The mother sighed, thinking of the end of the innocence of childhood, “Yes, dear, I am the Easter Bunny.”

The little girl looked at her in amazement, “How do you get to ALL of those houses???”

One Liner
When you flee temptation, be sure you don’t leave a forwarding address.

Thought for the day
“Everything else is worthless when compared with the infinite value of knowing Christ Jesus my Lord. For his sake I have discarded everything else, counting it all as garbage, so that I could gain Christ” Philippians 3:8 NLT

You’re never going to become a friend of God in your spare time. You have to make knowing God your number one priority in life.

Humor – April 16

A nervous taxpayer was unhappily conversing with the IRS auditor who had come to review his records.

At one point the auditor exclaimed, “We feel it is a great privilege to be allowed to live and work in the USA. As a citizen you have an obligation to pay taxes, and we expect you to eagerly pay them with a smile.”

“Thank goodness,” replied the taxpayer. “I thought you were going to want cash.”

One Liner
It sure was a lot easier to get older than it was to get wiser.

Thought for the day
“One person dies in full vigor, completely secure and at ease . . . Another dies in bitterness of soul, never having enjoyed anything good” Job 21:23, 25 NIV

You have a choice. You can hold on to unforgiveness and bitterness, or you can experience the life God is calling you to live.You can’t have both.

You may think the person who hurt you doesn’t deserve your forgiveness. You’re right—but you don’t deserve forgiveness, either.

Humor – April 15

QUIZ: Reading them slowly may help.

1. Johnny’s mother had three children. The first child was named April. The second child was named May. What was the third child’s name?

Answer: Johnny, of course

2. There is a clerk at the butcher shop, he is five feet ten inches tall, and he wears size 13 sneakers. What does he weigh?

Answer: Meat.

3. Before Mt. Everest was discovered, what was the highest mountain in the world?

Answer: Mt. Everest

4. How much dirt is there in a hole that measures two feet by three feet by four feet?

Answer: There is no dirt in a hole.

5. What word in the English language is always spelled incorrectly?

Answer: Incorrectly

6. Billy was born on December 28th, yet her birthday is always in the summer.
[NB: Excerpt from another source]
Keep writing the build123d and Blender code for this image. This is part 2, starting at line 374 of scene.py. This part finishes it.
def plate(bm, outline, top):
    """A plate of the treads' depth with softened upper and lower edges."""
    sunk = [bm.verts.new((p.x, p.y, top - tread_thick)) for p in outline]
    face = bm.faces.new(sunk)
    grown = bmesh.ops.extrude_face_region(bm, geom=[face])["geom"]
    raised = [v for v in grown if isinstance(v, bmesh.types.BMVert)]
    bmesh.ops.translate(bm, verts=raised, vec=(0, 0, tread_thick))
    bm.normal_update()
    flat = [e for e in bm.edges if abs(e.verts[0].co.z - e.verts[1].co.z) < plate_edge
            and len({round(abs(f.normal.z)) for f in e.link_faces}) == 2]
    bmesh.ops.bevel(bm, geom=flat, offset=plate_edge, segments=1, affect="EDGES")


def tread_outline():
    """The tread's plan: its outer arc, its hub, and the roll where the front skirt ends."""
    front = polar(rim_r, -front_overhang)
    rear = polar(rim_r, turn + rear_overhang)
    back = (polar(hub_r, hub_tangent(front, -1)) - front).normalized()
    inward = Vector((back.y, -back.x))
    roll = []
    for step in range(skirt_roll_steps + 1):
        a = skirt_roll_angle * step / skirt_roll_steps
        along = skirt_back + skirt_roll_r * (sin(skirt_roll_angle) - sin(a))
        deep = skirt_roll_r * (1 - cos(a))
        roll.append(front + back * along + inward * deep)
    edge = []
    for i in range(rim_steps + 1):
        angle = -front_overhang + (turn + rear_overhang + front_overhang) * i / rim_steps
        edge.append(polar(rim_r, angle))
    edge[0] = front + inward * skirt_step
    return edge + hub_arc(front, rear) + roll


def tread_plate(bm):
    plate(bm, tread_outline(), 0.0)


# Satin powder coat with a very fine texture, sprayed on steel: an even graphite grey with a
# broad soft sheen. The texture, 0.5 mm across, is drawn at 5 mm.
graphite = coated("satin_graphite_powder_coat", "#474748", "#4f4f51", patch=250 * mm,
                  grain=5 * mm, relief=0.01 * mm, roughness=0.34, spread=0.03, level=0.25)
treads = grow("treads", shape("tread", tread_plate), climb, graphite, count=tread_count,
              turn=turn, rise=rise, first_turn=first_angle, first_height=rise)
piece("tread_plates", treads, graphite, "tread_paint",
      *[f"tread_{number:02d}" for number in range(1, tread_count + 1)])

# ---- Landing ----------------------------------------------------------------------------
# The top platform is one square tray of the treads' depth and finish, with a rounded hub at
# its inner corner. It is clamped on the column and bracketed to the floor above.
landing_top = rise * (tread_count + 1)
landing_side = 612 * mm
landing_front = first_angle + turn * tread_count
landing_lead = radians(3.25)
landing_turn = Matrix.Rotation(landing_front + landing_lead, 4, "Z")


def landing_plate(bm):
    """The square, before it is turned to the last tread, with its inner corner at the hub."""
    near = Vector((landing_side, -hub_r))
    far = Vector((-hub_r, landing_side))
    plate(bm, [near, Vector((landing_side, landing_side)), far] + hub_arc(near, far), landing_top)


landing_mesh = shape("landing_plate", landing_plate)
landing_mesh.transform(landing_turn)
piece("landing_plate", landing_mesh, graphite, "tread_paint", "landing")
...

How is this possible?

Answer: Billy lives in the Southern Hemisphere

7. In California, you cannot take a picture of a man with a wooden leg. Why not?

Answer: You can’t take pictures with a wooden leg. You need a camera to take pictures.
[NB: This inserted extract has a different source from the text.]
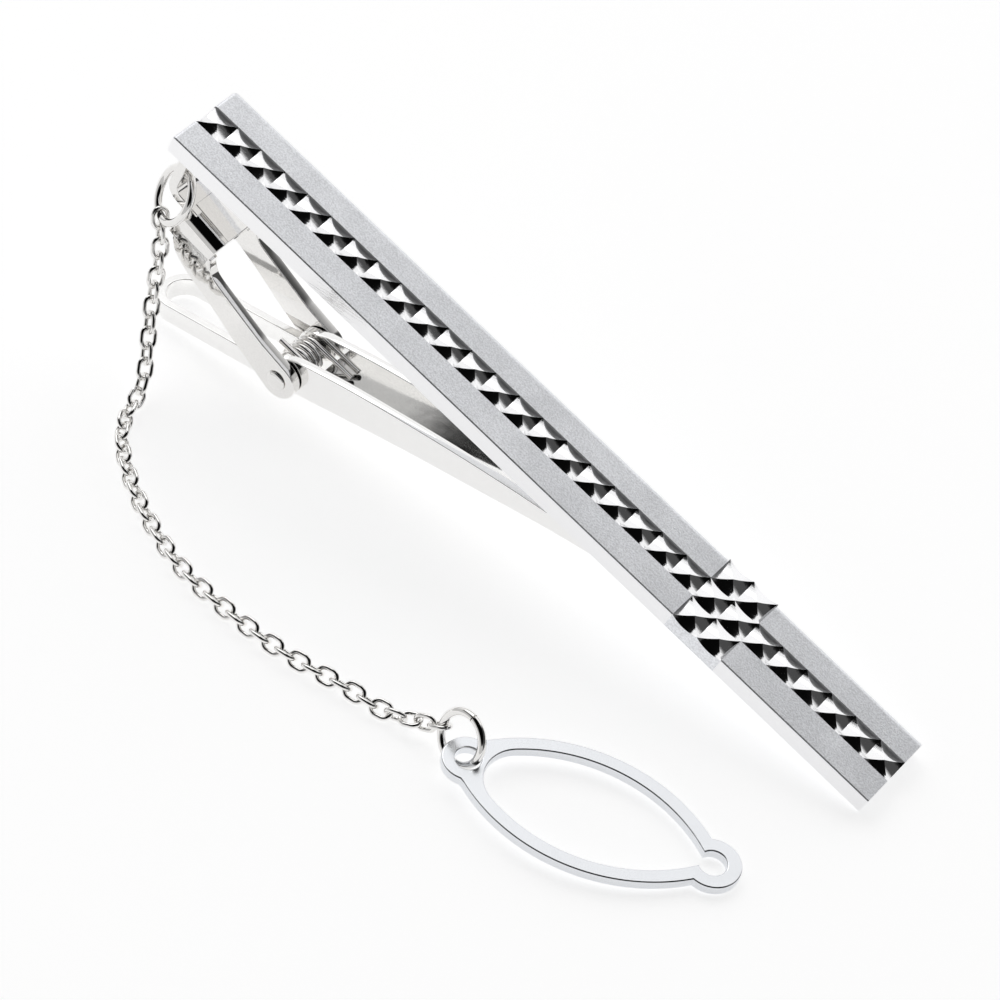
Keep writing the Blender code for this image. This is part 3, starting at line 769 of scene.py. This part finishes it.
def link_mesh():
    """A soldered chain link: two half circles of wire and short straights."""
    right = arc(LINK_STRAIGHT / 2, 0, LINK_RADIUS, -90, 90, 20)
    left = arc(-LINK_STRAIGHT / 2, 0, LINK_RADIUS, 90, 270, 20)
    path = [(x, y, 0.0) for x, y in right + left]
    return smooth(curve_mesh([path], True, LINK_WIRE / 2, resolution=4), 60)


def body_arc(radius, start, end):
    """The upper side of the loop's long arc, outer or inner by its radius."""
    drop = LOOP_ARC_RADIUS - LOOP_HALF_WIDTH
    us = np.linspace(start, end, 60)
    return [(u, math.sqrt(radius**2 - (u - LOOP_MIDDLE) ** 2) - drop) for u in us]


def loop_outlines():
    """The button loop's rim, long opening and eye; halves are mirrored about its axis."""
    outer = arc(0, 0, EYE_RADIUS, 180, 85, 30)[1:]
    outer += body_arc(LOOP_ARC_RADIUS, 0.45 * MM, LOOP_NECK - 0.1 * MM)
    outer += arc(KNOB_CENTRE, 0, KNOB_RADIUS, 111, 0, 36)[:-1]
    inner = arc(LOOP_END_CENTRE, 0, LOOP_END_RADIUS, 180, 121, 24)[1:]
    inner += body_arc(LOOP_ARC_RADIUS - LOOP_BAND, 2.6 * MM, LOOP_NECK)
    inner += arc(KNOB_CENTRE, 0, KNOB_HOLE_RADIUS, 146, 0, 36)[1:-1]
    rim = [(-EYE_RADIUS, 0.0), *outer, (KNOB_CENTRE + KNOB_RADIUS, 0.0)]
    rim += [(x, -y) for x, y in reversed(outer)]
    opening = [(LOOP_END_CENTRE - LOOP_END_RADIUS, 0.0), *inner, (KNOB_CENTRE + KNOB_HOLE_RADIUS, 0.0)]
    opening += [(x, -y) for x, y in reversed(inner)]
    eye = arc(0, 0, EYE_HOLE_RADIUS, 0, 360, 64)[:-1]
    return [rim, opening, eye]


# ---------------------------------------------------------------- materials

def metal(name, colour, roughness, spread, grain, grain_height=0.0, wave_height=0.0, scratch=0.0,
          streak=0.0, lay=0.35, mottle=0.02, metallic=1.0):
    """Procedural metal: fine grain, slow waviness and drawn lines in bump, roughness and colour."""
    made = bpy.data.materials.new(name)
    made.use_nodes = True
    nodes, links = made.node_tree.nodes, made.node_tree.links
    shader = nodes["Principled BSDF"]
    shader.inputs["Metallic"].default_value = metallic

    def put(kind, output, values, sources):
        """A new node with its values set and its inputs linked; returns the named output."""
        node = nodes.new(kind)
        for key, value in values.items():
            node.inputs[key].default_value = value
        for key, source in sources.items():
            links.new(source, node.inputs[key])
        return node.outputs[output]

    def noise(source, scale, detail):
        values = {"Scale": scale, "Detail": detail}
        return put("ShaderNodeTexNoise", "Fac", values, {"Vector": source})

    def remap(source, low, high, to_low=0.0, to_high=1.0):
        values = {"From Min": low, "From Max": high, "To Min": to_low, "To Max": to_high}
        return put("ShaderNodeMapRange", "Result", values, {"Value": source})

    def bump(source, height, **below):
        values = {"Strength": 1.0, "Distance": height}
        return put("ShaderNodeBump", "Normal", values, {"Height": source, **below})

    where = nodes.new("ShaderNodeTexCoord").outputs["Object"]
    fine = noise(where, 1 / grain, 3.0)
    slow = noise(where, 1 / WAVE_LENGTH, 2.0)
    turned = {"Scale": LINE_SCALE, "Rotation": (0.0, 0.0, lay)}
    lines = noise(put("ShaderNodeMapping", "Vector", turned, {"Vector": where}), 1.0, 4.0)

    tone = remap(slow, 0.3, 0.7, roughness - spread, roughness + spread)
    extra = remap(lines, 0.55, 0.8, 0.0, scratch)
    total = put("ShaderNodeMath", "Value", {}, {0: tone, 1: extra})
    links.new(total, shader.inputs["Roughness"])

    shade = nodes.new("ShaderNodeMix")
    shade.data_type = "RGBA"
    shade.inputs["A"].default_value = (*[c * (1 - mottle) for c in colour], 1.0)
    shade.inputs["B"].default_value = (*[min(1.0, c * (1 + mottle)) for c in colour], 1.0)
    links.new(remap(fine, 0.36, 0.64), shade.inputs["Factor"])
    links.new(shade.outputs["Result"], shader.inputs["Base Color"])

    cut = bump(lines, streak, Normal=bump(slow, wave_height))
    links.new(bump(fine, grain_height, Normal=cut), shader.inputs["Normal"])
    return made


SATIN = metal("satin_silver", (0.80, 0.81, 0.835), 0.40, 0.04, 0.11 * MM, grain_height=0.013 * MM,
              scratch=0.03, mottle=0.12)
BRIGHT = metal("bright_silver", (0.83, 0.82, 0.805), 0.06, 0.02, 0.12 * MM, wave_height=0.006 * MM,
               scratch=0.06)
# A lighter copy of the bright silver that differs only in colour: the lever's whiter look is a painted
# highlight standing in for its brighter reflection.
LIT_LEVER_SILVER = metal("lever_silver_painted_highlight", (0.92, 0.915, 0.905), 0.07, 0.02, 0.12 * MM, wave_height=0.006 * MM,
              scratch=0.06)
FACET = metal("facet_silver", (0.91, 0.91, 0.92), 0.10, 0.03, 0.06 * MM, grain_height=0.0006 * MM,
              scratch=0.06, streak=0.006 * MM, lay=1.25)
RECESS = metal("recess_silver", (0.75, 0.755, 0.765), 0.85, 0.05, 0.08 * MM, grain_height=0.004 * MM,
               metallic=0.15)
LOOP = metal("loop_silver", (0.79, 0.805, 0.83), 0.2, 0.04, 0.07 * MM, grain_height=0.0015 * MM,
             wave_height=0.003 * MM, scratch=0.05)


# ---------------------------------------------------------------- pieces

BAR = bar_matrix()
bar_body, bar_studs, stud_walls = make_bar_meshes()
place("bar_body", bar_body, SATIN, "clip", BAR, ("bar",))
place("bar_studs", bar_studs, FACET, "clip", BAR, ())
place("stud_walls", stud_walls, RECESS, "clip", BAR, ())
place("bracket", bracket_mesh(), BRIGHT, "clip", BAR, ("clip_bracket",))
at_pivot = BAR @ Matrix.Translation(PIVOT)
place("pin", pin_mesh(), BRIGHT, "clip", at_pivot, ("hinge_pin",))
# The lever wears the lighter copy of the bright silver, a painted highlight.
place("lever", lever_mesh(), LIT_LEVER_SILVER, "lever", at_pivot, ("clip_lever",))
place("spring", spring_mesh(), BRIGHT, "lever", at_pivot, ("torsion_spring",))

up = Vector((0, 0, 1))
for node, body, radius in (
    ("upper_jump_ring", "upper_ring", UPPER_RING_RADIUS),
    ("lower_jump_ring", "lower_ring", LOWER_RING_RADIUS),
):
    centre, _, normal = axes_of(node)
    turn = basis(up - normal * up.dot(normal), normal)
    spot = Matrix.Translation(centre) @ turn.to_4x4()
    place(body, ring_mesh(radius), BRIGHT, body, spot, (node,))

link = link_mesh()
for body in sorted(frame["bodies"]):
    if not body.startswith("link_"):
        continue
    node = "chain_" + body
    centre, along, normal = axes_of(node)
    spot = Matrix.Translation(centre) @ basis(along, normal).to_4x4()
    place(body + "_wire", link, BRIGHT, body, spot, (node,))

# The loop hangs from the lower ring and rests on the floor at its far end
eye = Vector(JOINTS["loop_hinge"]["pos_m"]) + EYE_DROP
dip = math.asin((eye.z - LOOP_THICK / 2) / (KNOB_CENTRE + KNOB_RADIUS))
heading = Matrix.Rotation(LOOP_HEADING, 4, "Z") @ Matrix.Rotation(dip, 4, "Y")
spot = Matrix.Translation(eye) @ heading
loop = sheet(loop_outlines(), LOOP_THICK, LOOP_EDGE)
place("loop", loop, LOOP, "loop", spot, ("button_loop",))


# ---------------------------------------------------------------- camera, floor and light

look = Matrix((CAMERA_RIGHT, [-c for c in CAMERA_DOWN], [-c for c in CAMERA_FORWARD])).transposed()
data = bpy.data.cameras.new("view")
data.sensor_width = SENSOR
data.lens = SENSOR * LENS_TO_SENSOR
data.clip_start = 0.01
data.clip_end = 10.0
camera = show("view", data)
camera.matrix_world = Matrix.Translation(BAR @ CAMERA_SPOT) @ BAR.to_3x3().to_4x4() @ look.to_4x4()
bpy.context.scene.camera = camera

corners = [(x * FLOOR_SPAN, y * FLOOR_SPAN, 0) for x, y in ((-1, -1), (1, -1), (1, 1), (-1, 1))]
floor_mesh = bpy.data.meshes.new("floor")
floor_mesh.from_pydata(corners, [], [(0, 1, 2, 3)])
floor = show("floor", floor_mesh)
floor.location.z = CAD_BOX[0].z - FLOOR_GAP
paper = bpy.data.materials.new("paper")
paper.use_nodes = True
surface = paper.node_tree.nodes["Principled BSDF"].inputs
surface["Base Color"].default_value = (FLOOR_GREY, FLOOR_GREY, FLOOR_GREY, 1)
surface["Roughness"].default_value = 0.6
surface["Emission Color"].default_value = (1.0, 1.0, 1.0, 1)
surface["Emission Strength"].default_value = FLOOR_GLOW
floor_mesh.materials.append(paper)


def direction_mask(nodes, links, source, toward, start, end):
    """1 where the world direction lies near toward, falling to 0, from dot product start to end."""
    dot = nodes.new("ShaderNodeVectorMath")
    dot.operation = "DOT_PRODUCT"
    dot.inputs[1].default_value = Vector(toward).normalized()
    links.new(source, dot.inputs[0])
    mask = nodes.new("ShaderNodeMapRange")
    mask.interpolation_type = "SMOOTHSTEP"
    mask.inputs["From Min"].default_value = start
    mask.inputs["From Max"].default_value = end
    links.new(dot.outputs["Value"], mask.inputs["Value"])
    return mask.outputs["Result"]


def studio(base, patches):
    """World light: an even base, then patches of other brightness by direction, each over the last."""
    world = bpy.data.worlds.new("studio")
    world.use_nodes = True
    bpy.context.scene.world = world
    nodes, links = world.node_tree.nodes, world.node_tree.links
    where = nodes.new("ShaderNodeTexCoord")
    level = None
    for toward, start, end, value in patches:
        mask = direction_mask(nodes, links, where.outputs["Generated"], toward, start, end)
        mix = nodes.new("ShaderNodeMix")
        mix.data_type = "FLOAT"
        links.new(mask, mix.inputs["Factor"])
        mix.inputs["A"].default_value = base
        if level:
            links.new(level, mix.inputs["A"])
        mix.inputs["B"].default_value = value
        level = mix.outputs["Result"]
    links.new(level, nodes["Background"].inputs["Strength"])
    nodes["Background"].inputs["Color"].default_value = (1.0, 1.0, 1.0, 1.0)


studio(WORLD_BASE, WORLD_PATCHES)
key = bpy.data.lights.new("key", "AREA")
key.shape = "DISK"
key.size = KEY_SIZE
key.energy = KEY_POWER
lamp = show("key", key)
aim = Vector(KEY_TOWARD).normalized()
lamp.location = aim * KEY_DISTANCE
lamp.rotation_mode = "QUATERNION"
lamp.rotation_quaternion = (-aim).to_track_quat("-Z", "Y")
bpy.context.scene.view_settings.view_transform = "Standard"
8. If you were running a race and you passed the person in 2nd place, what place would you be in now?

Answer: You would be in 2nd.

10. Which is correct to say, “The yolk of the egg are white” or “The yolk of the egg is white”?

Answer: Neither, the yolk of the egg is yellow.

11. If a farmer has 5 haystacks in one field and 4 haystacks in the other field, how many haystacks would he have if he combined them all in another field?

Answer: One. If he combines all of his haystacks, they all become one big stack.

One Liner
Young at heart. Slightly older in other places.

Thought for the day
The Bible says it like this: “I have gained perfect freedom by following your teachings” Psalm 119:45 CEV

Freedom comes when you look to God for approval and not anyone else. You don’t need to earn his love. You don’t need to be perfect to please him. You can’t buy his approval or fake your way to it.

Humor – April 14

The bank manager noticed the new clerk was not very good at counting money and adding up figures.
“Where did you get your finance education?” he asked.
“Yale,” replied the lad.
“Oh, that’s quite impressive. And what’s your name?” barked the manager.
“Yim Yohnston,” he replied.

One Liner
The minister announced the cost to attend a special social event would be six dollars per person. “However, if you’re over 65,” he said, ” the price will be only $5.50.”
From the back of the congregation, a woman’s voice rang out, “Do you really think I’d give you my age information for only 50 cents?”

Thought for the day
Proverbs 16:18 says, “Pride leads to destruction; a proud attitude brings ruin” (NCV). I love this verse in the Message paraphrase: “First pride, then the crash—the bigger the ego, the harder the fall.”

Pride destroys relationships, but humility is the antidote to pride. Humility builds relationships.